Transforming Finance in Manufacturing: Strategies for Sustainability, Growth & Inclusion
By: Kashiish A Nenwani, Director, Shivtek Spechemi Industries
Kashiish A Nenwani leads financial strategy, digital transformation, and sustainability across group entities, driving operational excellence through SAP integration, robust risk management, CSR initiatives, and a strong commitment to leadership diversity and inclusive growth.
In an engaging interaction with Women Entrepreneurs Review Magazine, Kashiish shares her insights on how financial leaders in manufacturing are driving sustainable transformation. She also talks about balancing innovation with resilience, and inspiring women professionals to lead with purpose in today’s complex economic and ecological landscape.
How are financial leaders in manufacturing changing their strategies to boost investor confidence and drive sustainability in today’s uncertain economy and climate-focused world?
Financial leaders in manufacturing are increasingly aligning capital allocation with sustainability benchmarks. To reduce exposure to volatility, they are adopting long-term planning models that integrate environmental risk and compliance into financial strategy.
Digital systems like ERP and resource-monitoring tools are helping improve transparency and reporting accuracy, which in turn enhances investor trust. Capital expenditure is being reoriented towards energy-efficient technologies, waste reduction processes, and emission controls. These measures are not just reactive but are being used for future-proof operations.
Sustainability is no longer treated as a separate objective but embedded into core financial goals.
This dual focus on cost efficiency and ecological responsibility is enabling financial leaders to ensure stable growth while meeting environmental expectations.
How are advanced tools like climate-risk analytics and AI-enabled forecasting redefining financial decision-making in specialty chemicals?
Climate-risk analytics and AI forecasting are improving financial visibility and control across specialty chemical operations.
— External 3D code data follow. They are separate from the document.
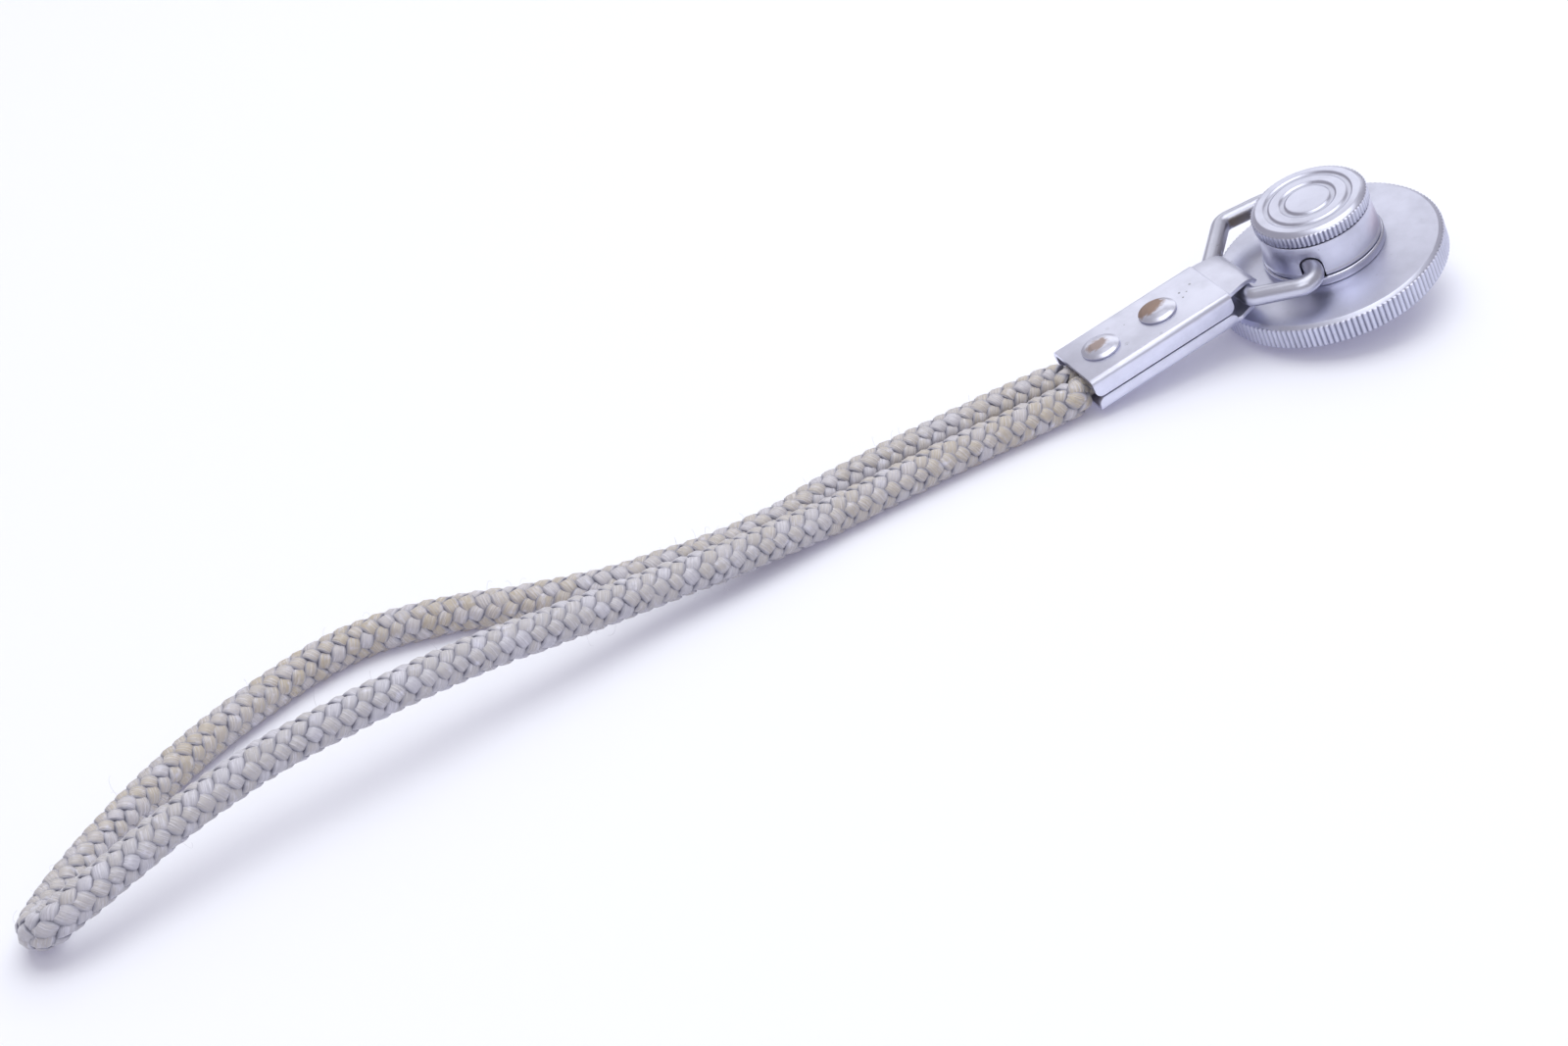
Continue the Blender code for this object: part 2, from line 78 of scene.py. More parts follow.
# Camera at the photograph's angle
CAMERA_PLACE = (-0.1928359, -0.3715908, 0.2409837)
CAMERA_HEADING = math.radians(16.8235)
CAMERA_ELEVATION = math.radians(31.7253)
CAMERA_ROLL = math.radians(13.2679)
CAMERA_LENS = 72.0

# Lamps: the place they face, their colour, and the width of the one in reflections as a share of the key's
LAMP_AIM = Vector((-0.08, -0.01, 0))
LAMP_COLOUR = (0.97, 1.0, 0.98)
SHINE_SHARE = 0.58

# Heights in the head's frame
WIRE_HEIGHT = 4.35 * MM
COLLAR_BOTTOM = 2.45 * MM
COLLAR_TOP = 7.75 * MM
CAP_BOTTOM = 8.05 * MM
CAP_TOP = 10.4 * MM
FERRULE_TOP = 7.1 * MM
FERRULE_BOTTOM = 1.4 * MM
SEAM_HEIGHT = 3.794 * MM
SEAM_GAP = 0.22 * MM

# Ferrule, as in the solids
FERRULE_FRONT = -18.7 * MM
FERRULE_REAR = -43.6 * MM
FERRULE_OFFSET = 0.75 * MM
FERRULE_SHEET = 0.7 * MM
FERRULE_CORNER_BEND = 1.2 * MM
FERRULE_FOLD_BEND = 1.0 * MM
FERRULE_EDGE_BEND = 0.13 * MM
RIVET_PLACES = {"rivet_rear": -38.3 * MM, "rivet_front": -28.0 * MM}

# Worn place on each rivet's head: along the ferrule, across it, its size each way, and how brown it is
RIVET_WEAR = {
    "rivet_rear": (-0.35 * MM, 0.15 * MM, (1.9 * MM, 1.25 * MM, 2.3 * MM), 0.75),
    "rivet_front": (-0.55 * MM, 1.25 * MM, (2.7 * MM, 1.9 * MM, 2.7 * MM), 0.9),
}

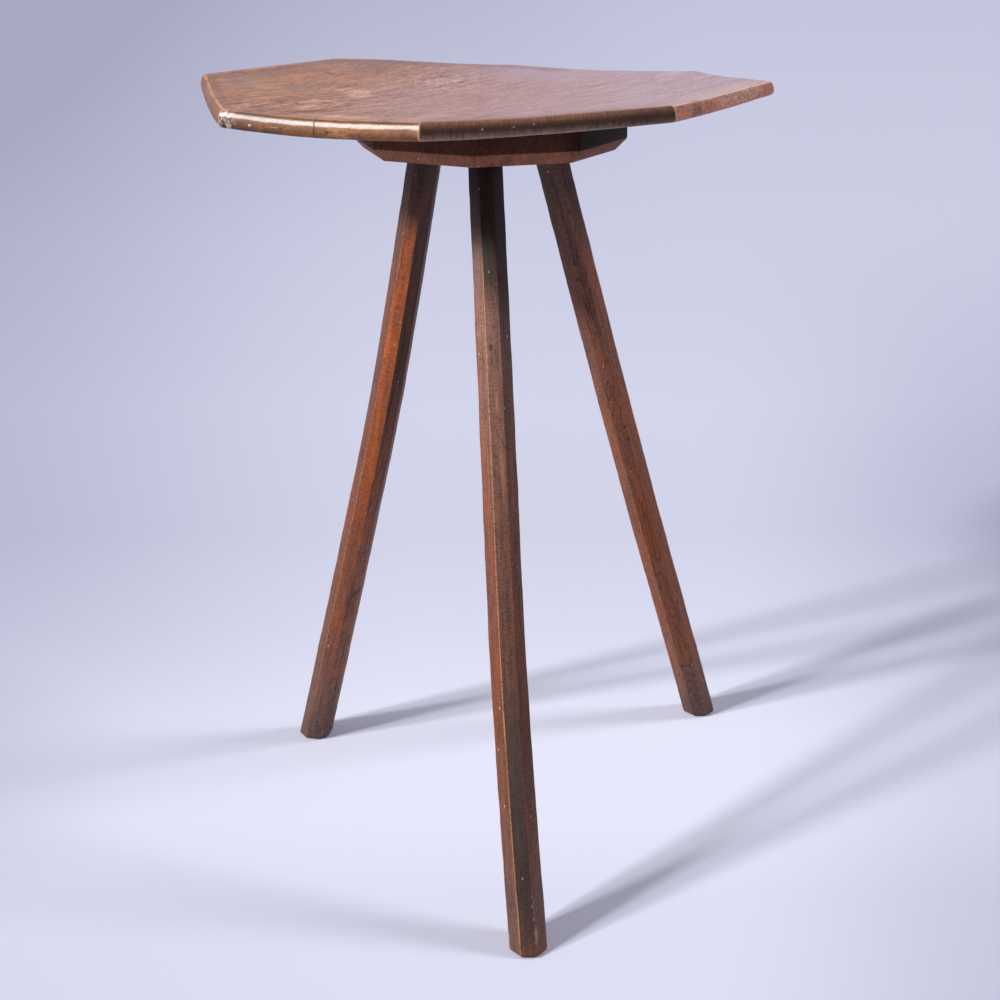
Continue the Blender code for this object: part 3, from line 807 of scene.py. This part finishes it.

These tools allow leaders to simulate environmental impacts, optimize resource inputs, and flag compliance risks in advance. Real-time data from integrated platforms is being used to refine procurement, inventory, and production strategies, reducing both material waste and regulatory exposure.
Financial forecasting models are now linked to sustainability KPIs such as emissions per unit, water usage, or energy intensity. This integrated approach helps ensure that profitability is based on efficiency and reduced environmental impact. The result is a more predictable and compliant financial ecosystem that supports responsible growth without compromising performance.
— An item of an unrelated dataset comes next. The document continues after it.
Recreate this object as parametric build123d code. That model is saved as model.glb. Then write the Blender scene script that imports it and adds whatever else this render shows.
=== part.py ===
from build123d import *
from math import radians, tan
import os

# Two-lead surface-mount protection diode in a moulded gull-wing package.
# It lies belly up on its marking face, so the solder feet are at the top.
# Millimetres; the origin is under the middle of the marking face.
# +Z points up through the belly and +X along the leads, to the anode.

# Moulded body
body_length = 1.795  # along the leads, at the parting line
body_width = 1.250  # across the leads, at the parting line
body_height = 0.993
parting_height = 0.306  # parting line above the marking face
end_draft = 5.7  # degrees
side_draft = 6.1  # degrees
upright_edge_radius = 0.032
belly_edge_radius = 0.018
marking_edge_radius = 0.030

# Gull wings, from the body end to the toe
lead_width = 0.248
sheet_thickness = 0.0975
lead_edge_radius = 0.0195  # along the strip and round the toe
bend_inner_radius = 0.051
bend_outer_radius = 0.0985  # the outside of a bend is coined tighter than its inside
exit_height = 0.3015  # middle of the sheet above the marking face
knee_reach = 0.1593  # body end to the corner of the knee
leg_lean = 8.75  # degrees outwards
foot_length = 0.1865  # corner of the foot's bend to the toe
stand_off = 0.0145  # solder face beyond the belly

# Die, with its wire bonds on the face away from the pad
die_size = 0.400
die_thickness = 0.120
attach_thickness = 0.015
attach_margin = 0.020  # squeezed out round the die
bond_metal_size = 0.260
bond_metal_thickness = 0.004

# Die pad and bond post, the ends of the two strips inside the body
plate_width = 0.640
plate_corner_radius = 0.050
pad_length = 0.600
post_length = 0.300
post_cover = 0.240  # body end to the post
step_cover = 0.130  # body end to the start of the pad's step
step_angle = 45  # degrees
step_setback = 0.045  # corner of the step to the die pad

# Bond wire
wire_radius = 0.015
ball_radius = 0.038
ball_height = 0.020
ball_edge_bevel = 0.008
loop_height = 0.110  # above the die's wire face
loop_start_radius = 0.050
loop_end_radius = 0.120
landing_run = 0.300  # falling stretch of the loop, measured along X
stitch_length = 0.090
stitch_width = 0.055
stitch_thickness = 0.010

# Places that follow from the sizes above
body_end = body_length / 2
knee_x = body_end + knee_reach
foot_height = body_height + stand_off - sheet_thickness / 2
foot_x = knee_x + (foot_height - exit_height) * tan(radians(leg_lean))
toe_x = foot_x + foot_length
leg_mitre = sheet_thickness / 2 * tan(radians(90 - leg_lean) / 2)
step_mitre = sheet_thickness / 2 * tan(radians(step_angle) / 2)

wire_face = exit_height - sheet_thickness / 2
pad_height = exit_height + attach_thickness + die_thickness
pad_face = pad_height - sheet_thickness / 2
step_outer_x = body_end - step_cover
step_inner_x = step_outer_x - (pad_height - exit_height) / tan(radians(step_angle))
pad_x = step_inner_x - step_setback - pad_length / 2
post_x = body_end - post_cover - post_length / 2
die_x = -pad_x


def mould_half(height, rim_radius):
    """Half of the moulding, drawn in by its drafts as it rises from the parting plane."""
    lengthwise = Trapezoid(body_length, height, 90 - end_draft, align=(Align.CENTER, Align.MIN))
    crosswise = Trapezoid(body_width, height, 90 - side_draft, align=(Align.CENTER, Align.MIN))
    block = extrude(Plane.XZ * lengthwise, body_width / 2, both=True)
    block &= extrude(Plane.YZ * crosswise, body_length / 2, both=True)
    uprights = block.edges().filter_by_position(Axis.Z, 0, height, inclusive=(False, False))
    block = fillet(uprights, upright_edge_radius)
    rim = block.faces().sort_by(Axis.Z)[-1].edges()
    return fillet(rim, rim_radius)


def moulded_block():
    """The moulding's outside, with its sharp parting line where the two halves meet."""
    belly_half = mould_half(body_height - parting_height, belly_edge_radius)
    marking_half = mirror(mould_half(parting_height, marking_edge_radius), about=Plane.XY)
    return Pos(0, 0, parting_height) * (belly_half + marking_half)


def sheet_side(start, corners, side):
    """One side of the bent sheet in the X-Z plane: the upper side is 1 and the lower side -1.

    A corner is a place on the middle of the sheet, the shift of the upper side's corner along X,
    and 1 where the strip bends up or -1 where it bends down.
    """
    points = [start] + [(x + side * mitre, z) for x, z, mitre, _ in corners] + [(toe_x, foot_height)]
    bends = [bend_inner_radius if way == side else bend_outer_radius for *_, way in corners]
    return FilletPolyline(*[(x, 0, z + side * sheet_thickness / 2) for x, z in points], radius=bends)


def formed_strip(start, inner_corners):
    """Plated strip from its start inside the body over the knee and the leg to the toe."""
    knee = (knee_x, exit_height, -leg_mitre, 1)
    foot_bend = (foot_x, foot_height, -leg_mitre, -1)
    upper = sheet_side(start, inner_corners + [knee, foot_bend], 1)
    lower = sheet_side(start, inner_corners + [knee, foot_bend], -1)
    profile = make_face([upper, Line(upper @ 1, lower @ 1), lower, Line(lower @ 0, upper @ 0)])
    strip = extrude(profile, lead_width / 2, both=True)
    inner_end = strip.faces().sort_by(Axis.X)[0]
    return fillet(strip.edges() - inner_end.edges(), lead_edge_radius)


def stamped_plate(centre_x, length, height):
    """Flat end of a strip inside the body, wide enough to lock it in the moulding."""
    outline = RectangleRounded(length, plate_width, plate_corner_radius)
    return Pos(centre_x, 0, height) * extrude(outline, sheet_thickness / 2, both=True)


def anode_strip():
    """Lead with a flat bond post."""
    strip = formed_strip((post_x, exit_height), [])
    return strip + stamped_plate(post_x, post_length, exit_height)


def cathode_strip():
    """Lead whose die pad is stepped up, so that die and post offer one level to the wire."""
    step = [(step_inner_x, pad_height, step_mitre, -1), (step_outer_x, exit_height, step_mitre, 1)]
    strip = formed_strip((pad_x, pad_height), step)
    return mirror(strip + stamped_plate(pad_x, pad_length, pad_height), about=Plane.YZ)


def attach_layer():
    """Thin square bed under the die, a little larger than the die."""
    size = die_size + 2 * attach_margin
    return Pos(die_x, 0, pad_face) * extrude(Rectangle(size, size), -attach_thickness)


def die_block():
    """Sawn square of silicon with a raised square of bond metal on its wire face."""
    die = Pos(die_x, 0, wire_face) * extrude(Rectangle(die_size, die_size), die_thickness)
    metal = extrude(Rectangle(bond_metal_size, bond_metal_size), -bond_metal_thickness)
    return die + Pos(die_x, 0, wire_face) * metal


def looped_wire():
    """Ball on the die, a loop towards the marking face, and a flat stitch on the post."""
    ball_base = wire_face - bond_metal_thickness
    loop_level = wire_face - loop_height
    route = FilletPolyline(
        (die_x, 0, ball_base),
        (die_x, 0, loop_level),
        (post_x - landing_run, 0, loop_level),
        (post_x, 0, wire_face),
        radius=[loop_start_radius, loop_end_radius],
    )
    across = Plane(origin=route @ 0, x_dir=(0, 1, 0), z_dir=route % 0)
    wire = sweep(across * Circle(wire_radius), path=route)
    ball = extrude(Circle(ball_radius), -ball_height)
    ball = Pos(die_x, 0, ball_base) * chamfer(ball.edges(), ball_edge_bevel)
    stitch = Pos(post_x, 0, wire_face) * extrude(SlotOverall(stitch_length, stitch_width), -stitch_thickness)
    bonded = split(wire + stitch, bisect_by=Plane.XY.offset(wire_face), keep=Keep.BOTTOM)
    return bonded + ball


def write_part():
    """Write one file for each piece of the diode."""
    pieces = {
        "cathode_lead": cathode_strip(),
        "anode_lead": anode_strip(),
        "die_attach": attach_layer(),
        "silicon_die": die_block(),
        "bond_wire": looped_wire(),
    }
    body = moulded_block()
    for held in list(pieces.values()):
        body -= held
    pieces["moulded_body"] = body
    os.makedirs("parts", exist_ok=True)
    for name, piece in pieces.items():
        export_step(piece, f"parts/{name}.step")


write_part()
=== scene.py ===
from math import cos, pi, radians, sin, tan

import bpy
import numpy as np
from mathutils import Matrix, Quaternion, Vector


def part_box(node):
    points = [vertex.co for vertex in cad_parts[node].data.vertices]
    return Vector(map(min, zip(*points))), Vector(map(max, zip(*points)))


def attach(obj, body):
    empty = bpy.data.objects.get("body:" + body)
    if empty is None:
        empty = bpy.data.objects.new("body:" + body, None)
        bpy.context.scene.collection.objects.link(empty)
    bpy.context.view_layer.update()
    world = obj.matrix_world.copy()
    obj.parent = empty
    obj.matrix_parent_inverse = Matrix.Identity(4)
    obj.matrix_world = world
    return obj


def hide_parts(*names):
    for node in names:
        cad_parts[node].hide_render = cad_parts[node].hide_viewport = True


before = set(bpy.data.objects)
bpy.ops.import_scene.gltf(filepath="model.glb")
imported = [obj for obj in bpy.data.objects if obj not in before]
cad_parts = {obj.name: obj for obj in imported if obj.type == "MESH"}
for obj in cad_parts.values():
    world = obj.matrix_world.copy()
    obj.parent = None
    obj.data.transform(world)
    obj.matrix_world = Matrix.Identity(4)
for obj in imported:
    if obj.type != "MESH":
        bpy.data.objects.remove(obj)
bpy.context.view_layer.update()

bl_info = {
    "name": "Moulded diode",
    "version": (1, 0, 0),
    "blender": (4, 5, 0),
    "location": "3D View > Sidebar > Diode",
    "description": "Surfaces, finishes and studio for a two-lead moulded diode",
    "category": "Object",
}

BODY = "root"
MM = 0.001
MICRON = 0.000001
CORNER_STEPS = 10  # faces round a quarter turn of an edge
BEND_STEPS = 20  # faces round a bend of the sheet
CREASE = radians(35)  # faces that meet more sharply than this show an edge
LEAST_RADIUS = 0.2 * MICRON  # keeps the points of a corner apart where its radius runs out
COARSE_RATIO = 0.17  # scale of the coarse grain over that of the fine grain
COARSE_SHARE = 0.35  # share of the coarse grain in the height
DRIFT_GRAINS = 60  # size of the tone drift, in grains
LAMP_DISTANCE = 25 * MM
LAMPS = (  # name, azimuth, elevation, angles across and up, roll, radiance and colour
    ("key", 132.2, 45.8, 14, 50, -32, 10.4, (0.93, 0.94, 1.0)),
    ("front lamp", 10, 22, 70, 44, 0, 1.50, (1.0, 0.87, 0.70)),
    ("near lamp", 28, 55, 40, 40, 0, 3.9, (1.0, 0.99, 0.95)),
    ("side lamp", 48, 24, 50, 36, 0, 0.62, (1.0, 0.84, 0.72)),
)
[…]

In your current role, how do you balance innovation-driven growth with the responsibility to embed long-term social and ecological resilience into financial risk frameworks?
Innovation in the manufacturing industry is driven by investment in technology and automation that improves efficiency and reduces risk. Integrating social and environmental impact with financial decisions demands careful evaluation of resources. With experience, this is possible by integrating sustainability into risk frameworks through real-time monitoring, compliance checks, and performance-linked investments.
An ideal way out is to have a structured capital plan, including measurable social and environmental outcomes alongside profitability targets. The focus is on creating stable systems that support long-term business health and stakeholder confidence.
What new green finance models can women leaders in industry promote to drive innovation and meet sustainability goals?
Women leaders in finance have a unique opportunity to move beyond traditional capital models and shape financial instruments that are responsive to the climate transition. Models like performance linked green bonds, internal carbon pricing, and outcome based finance are not just policy tools, they're levers for innovation.
By linking capital to measurable environmental milestones such as emissions reduction, water efficiency, or circularity finance leaders can embed accountability into growth itself. This isn’t about funding projects in isolation; it’s about shifting the financial architecture to prioritize impact.
It is a fact well established that strategic capital structuring when aligned with environmental thresholds can unlock both investor trust and operational innovation. Women, with their systematic thinking and long horizon approach, can lead this evolution that doesn't just fuel innovation but ensures it leaves a lighter footprint.
Beyond representation, how can women directors in male-dominated sectors influence systemic cultural shifts to enable inclusive leadership models that accelerate business and societal impact?
Representation is only the beginning, but if we look at figures, the number of women serving as directors has grown more than three-fold over the past decade. Real influence comes when women reshape boardroom dialogue from competitive to collaborative, from transactional to transformative. In traditionally male dominated sectors, financial decisions set the tone for cultural evolution.
Women leaders must champion governance that values diverse thinking, inclusive planning, and long term impact. By reframing success metrics and embedding purpose into financial KPIs, women create not just equity, but systems that sustain it. Inclusion must be operational, not symbolic and finance is a powerful place to start.
LAST WORD: Advice for Women Leaders
Your purpose is your edge. In industries like finance and manufacturing, where decisions are often dominated by precedent and precision, don’t underestimate the power of your perspective. You bring not only competence but clarity, conviction, and context that can shape how industries evolve.
Ask deeper questions. Create systems that last longer than market cycles. Invest in building people, not just profits.
Leadership for me is earning the trust of the people and connecting with them. The connection rooted in purpose and trust is where it gets real.